Further worth mentioning is the transparency requirement laid down in Art. 29 DSA; platforms shall set out in their terms and conditions the main parameters used in their recommender systems in a clear, accessible, and easily comprehensible manner. Additionally, Art. 30 DSA requires the platforms to make information about online advertisement publicly available until one year after the ad was displayed for the last time. These kinds of obligations are known from the GDPR (e.g. the right to information in Arts. 13, 14 GDPR). But transparency alone does not put the users in control over the content which is prioritised solely by the platform’s own algorithms. This should have been a lesson learnt from the GDPR.

Execution

As a result, the broadly defined requirements of Art. 27 DSA seem to, in fact, be a framework for the self-regulation of the companies in scope. Consequently, this could lead to insufficient regulation or overregulation. Either the risk obligations are too vague to require actions which are not already covered by internal compliance rules, or platforms are likely to aim at reducing their exposure to penalties by deleting content, which is legal, but associated with systemic risk-potential. It remains unclear whether these risks can be mitigated by the audit and the required implementational report in Art. 28 DSA, or the transparency requirements of Art. 29 DSA. Evidently, the efficiency of the DSA is inseparable from the oversight of and execution by the designated authorities.

In comparison, the subsequent data access right in Art. 31 DSA enables public authorities to request data from the platforms via the DSC, for example to the benefit of vetted researchers, for the purpose of conducting research about the systemic risks. The DSC is an innovation of the DSA to ensure the administrative execution of the regulation, following the ‘country of origin principle’ (Chapter IV DSA). In this situation, the DSCs must be independent from any other public authority or any private party, comparable with the federal and state data protection officers. The DSCs’ powers are laid down in Arts. 41, 42 DSA, including information, investigation, and infringement rights, among them, for example, the power to impose penalties of up to 6% of the annual income of the platform provider, further specified in rules by the member states (Art. 42 DSA), or options for enhanced supervision (Art. 50 DSA). Correspondingly, the DSA wants to establish the cooperation with the very large online platforms via soft law, like codes of conduct (Arts. 35-36 DSA). In effect, the DSA weaves an intricate web of responsibilities and oversight measures. The latter centrally rely on Art. 31 DSA, which establishes a new obligation to provide the DSCs or the Commission with the data that are necessary to monitor and assess compliance with the regulation. The platform must answer the request within 15 days (Art. 31 (6) DSA). This is an important and concrete information right, which enables the DSC or the Commission to take actions.

At first glance, therefore, it seems that the member states could play an influential role, enforcing the DSA via the DSCs. Obviously, the opportunity to impose penalties as laid down in Art. 42 DSA is a potent competence, but as the GDPR has shown, high fines alone do not ensure effective execution. The concept of the DSC has the potential to become a powerful, but likely controversial authority. For example, the GDPR’s data protection officers are quite disputed: some say they are blocking innovation, others claim that they have not taken enough action against the large platforms. In practice, it will be crucial whether the DSCs are able to establish a structure with sufficient personnel and financial resources.

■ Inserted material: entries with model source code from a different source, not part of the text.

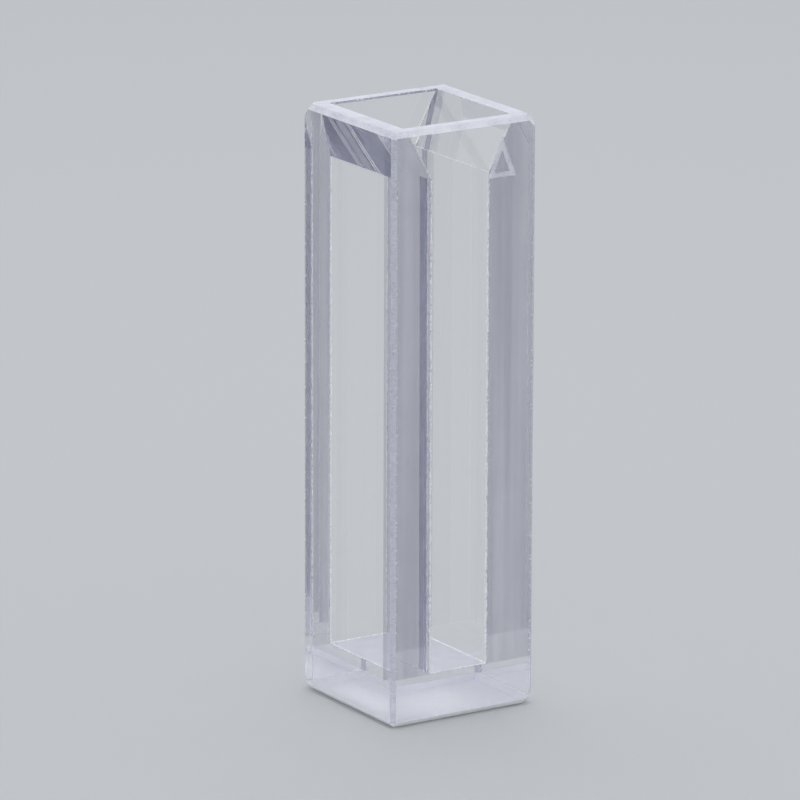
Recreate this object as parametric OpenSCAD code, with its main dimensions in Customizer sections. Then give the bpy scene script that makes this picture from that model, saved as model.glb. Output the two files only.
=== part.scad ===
// Spectrophotometer cuvette in fused quartz, open at the top, with a narrow chamber.
// Two polished windows sandwich two thick side blocks and a floor block. The five plates
// are fused face to face, and the outside is then ground at every edge and corner.
// X is the chamber's narrow width, Y is the light path, Z is up. The origin is at the
// centre of the underside, in millimetres.

/* [Outside] */
// Width of the cell across the side blocks
outer_w = 12.5; // [10:0.1:16]
// Depth of the cell along the light path
outer_d = 12.5; // [10:0.1:16]
// Height of the cell
height = 45; // [30:0.5:60]

/* [Plates] */
// Thickness of each polished window
window_t = 1.25; // [1:0.05:2]
// Thickness of the floor block under the chamber
floor_t = 3.5; // [1.5:0.1:6]
// Width of the chamber between the side blocks
chamber_w = 5; // [4.2:0.1:6.4]

/* [Filling mouth] */
// Width of the flat rim left on top of each side block
rim_w = 1.6; // [0.8:0.1:1.8]
// Height of the slope that leads from the rim down to the chamber wall
mouth_drop = 4; // [2:0.25:8]

/* [Ground edges] */
// Leg of the chamfer on the upright edges
upright_chamfer = 0.33; // [0.1:0.01:0.6]
// Leg of the chamfer round the top
top_chamfer = 0.38; // [0.1:0.01:0.6]
// Leg of the chamfer round the underside
foot_chamfer = 0.42; // [0.1:0.01:0.6]
// How far each ground corner reaches along the edges from the sharp corner
corner_reach = 1.15; // [1:0.05:1.8]
// The same for the corners at the front left and the rear right, which are ground less
light_reach = 0.75; // [0.7:0.05:1.8]

/* [Direction mark] */
// Width of the etched triangle
mark_w = 2.4; // [1.5:0.1:3]
// Height of the etched triangle
mark_h = 3; // [1.5:0.1:4]
// Width of the etched line
mark_line = 0.36; // [0.2:0.02:0.5]
// Depth of the etched line
mark_depth = 0.05; // [0.03:0.01:0.2]
// Distance from the top of the cell down to the triangle's tip
mark_from_top = 1.3; // [1:0.1:10]
// Distance from the right side of the cell to the triangle's centre line
mark_from_side = 3.1; // [2:0.1:6]

/* [Hidden] */

clear_quartz = [0.86, 0.89, 0.95, 0.45];
half_w = outer_w / 2;
half_d = outer_d / 2;
path_l = outer_d - 2 * window_t;
block_w = (outer_w - chamber_w) / 2;
right_angle = 90;
// Tilt of a plane that leans equally on three square faces
corner_tilt = atan(sqrt(2));
// Cutting and trimming tools run this far past what they cut
past = 5;

// A rectangle w by h standing on the X axis, its upper corners cut by top, its lower by foot
module chamfered_outline(w, h, top, foot) {
    polygon([
        [-w / 2 + foot, 0],
        [w / 2 - foot, 0],
        [w / 2, foot],
        [w / 2, h - top],
        [w / 2 - top, h],
        [-w / 2 + top, h],
        [-w / 2, h - top],
        [-w / 2, foot]
    ]);
}

// The outline of a side view, given the width that the view shows, drawn out to a solid
module side_view(w, length) {
    rotate([right_angle, 0, 0])
        linear_extrude(length, center = true)
            chamfered_outline(w, height, top_chamfer, foot_chamfer);
}

// Outline of the cell seen from above
module plan_view() {
    translate([0, -half_d])
        chamfered_outline(outer_w, outer_d, upright_chamfer, upright_chamfer);
}

// Takes the tip off the corner on the sides sx, sy and sz of the cell
module corner_tool(sx, sy, sz) {
    corner_z = sz > 0 ? height : 0;
    turn = atan2(sy, sx);
    tilt = sz > 0 ? corner_tilt : 2 * right_angle - corner_tilt;
    reach = sx == sy ? light_reach : corner_reach;
    // Distance of the cut from the sharp corner
    corner_depth = reach / sqrt(3);
    translate([sx * half_w, sy * half_d, corner_z])
        rotate([0, tilt, turn])
            translate([-past, -past, -corner_depth])
                cube([2 * past, 2 * past, 2 * past]);
}

// The outside of the finished cell: every edge chamfered and every corner ground off
module ground_outside() {
    difference() {
        intersection() {
            linear_extrude(height) plan_view();
            side_view(outer_w, outer_d + 2 * past);
            rotate([0, 0, right_angle]) side_view(outer_d, outer_w + 2 * past);
        }
        for (sx = [-1, 1], sy = [-1, 1], sz = [-1, 1]) {
            corner_tool(sx, sy, sz);
        }
    }
}

// Outline of the etched triangle, tip up, centred on the Y axis
module mark_outline(inset) {
    half_angle = atan2(mark_w / 2, mark_h);
    tip_drop = inset / sin(half_angle);
    base_half = (mark_h - inset - tip_drop) * tan(half_angle);
    polygon([
        [-base_half, inset],
        [base_half, inset],
        [0, mark_h - tip_drop]
    ]);
}

// The etched line of the mark, as a solid that cuts into the front window
module mark_tool() {
    translate([half_w - mark_from_side, -half_d + mark_depth, height - mark_from_top - mark_h])
        rotate([right_angle, 0, 0])
            linear_extrude(mark_depth + past)
                difference() {
                    mark_outline(0);
                    mark_outline(mark_line);
                }
}

// One full-size window plate, on the side sy of the cell
module window_plate(sy) {
    intersection() {
        ground_outside();
        translate([-half_w, sy > 0 ? half_d - window_t : -half_d, 0])
            cube([outer_w, window_t, height]);
    }
}

module front_window() {
    color(clear_quartz)
        difference() {
            window_plate(-1);
            mark_tool();
        }
}

module rear_window() {
    color(clear_quartz) window_plate(1);
}

// A side block seen from the front, its outer side on x = 0 and its chamber wall at block_w
module block_outline() {
    polygon([
        [0, 0],
        [block_w, 0],
        [block_w, height - mouth_drop],
        [rim_w, height],
        [0, height]
    ]);
}

// One side block between the windows, on the side sx of the cell
module side_block(sx) {
    intersection() {
        ground_outside();
        translate([sx * half_w, 0, 0])
            mirror([sx > 0 ? 1 : 0, 0, 0])
                rotate([right_angle, 0, 0])
                    linear_extrude(path_l, center = true) block_outline();
    }
}

module left_block() {
    color(clear_quartz) side_block(-1);
}

module right_block() {
    color(clear_quartz) side_block(1);
}

// The block that closes the bottom of the chamber, flush with the underside
module floor_block() {
    color(clear_quartz)
        translate([-chamber_w / 2, -path_l / 2, 0])
            cube([chamber_w, path_l, floor_t]);
}

front_window();
rear_window();
left_block();
right_block();
floor_block();
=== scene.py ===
import math
import random

import bmesh
import bpy
from mathutils import Matrix, Vector


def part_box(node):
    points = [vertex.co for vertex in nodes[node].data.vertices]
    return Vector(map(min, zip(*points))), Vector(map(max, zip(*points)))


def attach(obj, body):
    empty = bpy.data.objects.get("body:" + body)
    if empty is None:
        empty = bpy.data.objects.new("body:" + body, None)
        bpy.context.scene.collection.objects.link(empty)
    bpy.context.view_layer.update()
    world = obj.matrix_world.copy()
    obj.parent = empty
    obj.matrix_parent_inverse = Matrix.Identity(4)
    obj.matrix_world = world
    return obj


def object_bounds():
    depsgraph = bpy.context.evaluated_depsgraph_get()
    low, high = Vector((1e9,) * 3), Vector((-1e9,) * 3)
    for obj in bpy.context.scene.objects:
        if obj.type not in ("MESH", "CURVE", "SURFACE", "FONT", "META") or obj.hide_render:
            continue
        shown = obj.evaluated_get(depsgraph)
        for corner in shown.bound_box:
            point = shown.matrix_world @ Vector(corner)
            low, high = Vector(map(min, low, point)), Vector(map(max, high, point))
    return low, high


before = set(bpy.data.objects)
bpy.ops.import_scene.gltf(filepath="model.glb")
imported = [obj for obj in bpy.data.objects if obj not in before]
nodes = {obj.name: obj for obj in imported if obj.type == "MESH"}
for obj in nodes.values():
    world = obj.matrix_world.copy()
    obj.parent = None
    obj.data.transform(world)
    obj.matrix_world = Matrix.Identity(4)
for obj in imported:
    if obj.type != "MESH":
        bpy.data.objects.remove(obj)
cad_low, cad_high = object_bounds()
MM = 0.001

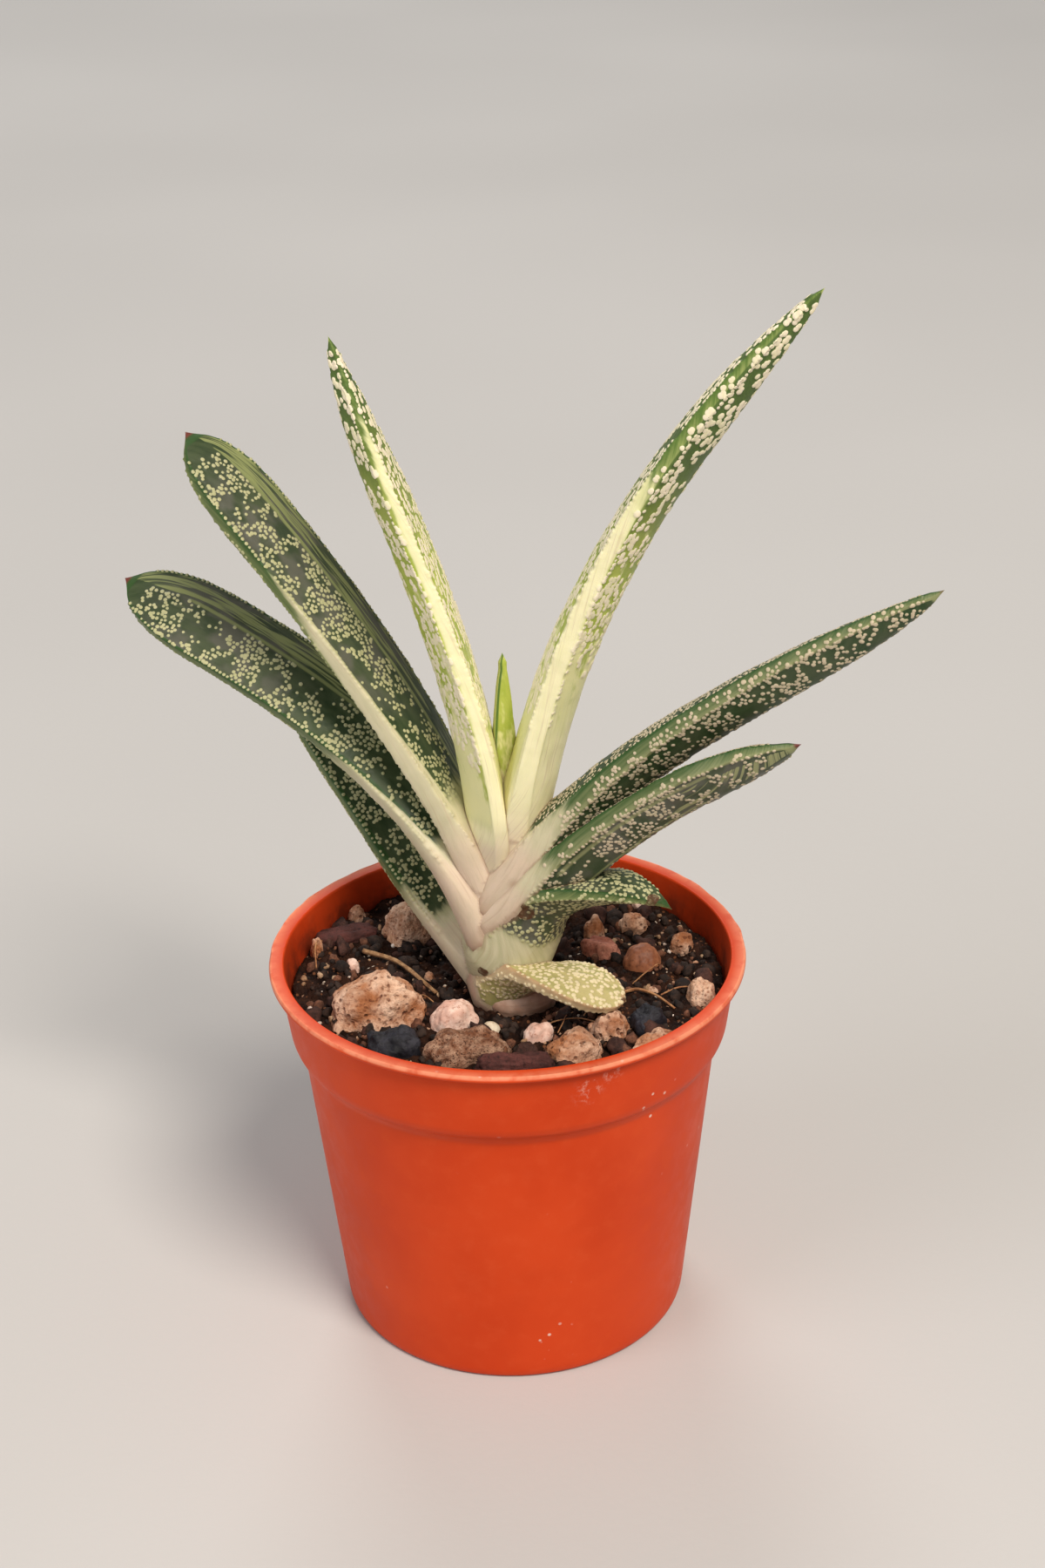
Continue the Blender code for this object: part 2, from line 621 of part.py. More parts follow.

The Commission has the final say…

Nevertheless, the Commission has the final say and can initiate own proceedings if the DSC did not take any investigatory or enforcement measures pursuant to the request of the Commission (Art. 51 DSA). In fact, the DSA allows the Commission to take on potentially very broad enforcement measures, including requesting the DSC to go to court (Art. 65 DSA). The European Board of Digital Services appears similar to the EDPB (see Art. 68 GDPR). The ‘Board’ shall advise the DSCs and the Commission to achieve consistent application of the regulation within the Union. Still, the decentralised principle has not always been very successful in Data Protection Law. Similarly, an uncoordinated ‘side-by side’ of different supervisory authorities should be prevented.

What’s next?

All in all, the Commission promotes the DSA with its advantages for citizens, businesses, and providers as well as for the society at large. It promises greater democratic control and oversight over systemic platforms as well as the mitigation of systemic risks, such as manipulation or disinformation, and emphasises the protection of fundamental rights, especially the freedom of speech.

On the one hand, the DSA/DMA package has the potential to shake up the digital economy, especially when sector-specific rules including individual rights of affected persons follow. On the other hand, member states’ public authorities play a rather subordinate rule in the proposal (for a critical analysis, see here). The vague wording of the systemic risks could lead to de facto self-regulation and increasing responsibilities of the platforms, which was the goal, but this leads to the strange situation that the DSA, which was drafted to limit the influence of the platforms, actually further empowers them. In addition, the DSCs are challenged with defining their role next to the Commission. All in all, however, the DSA/DMA package is pointing in the right direction of a digital future-proof Europe.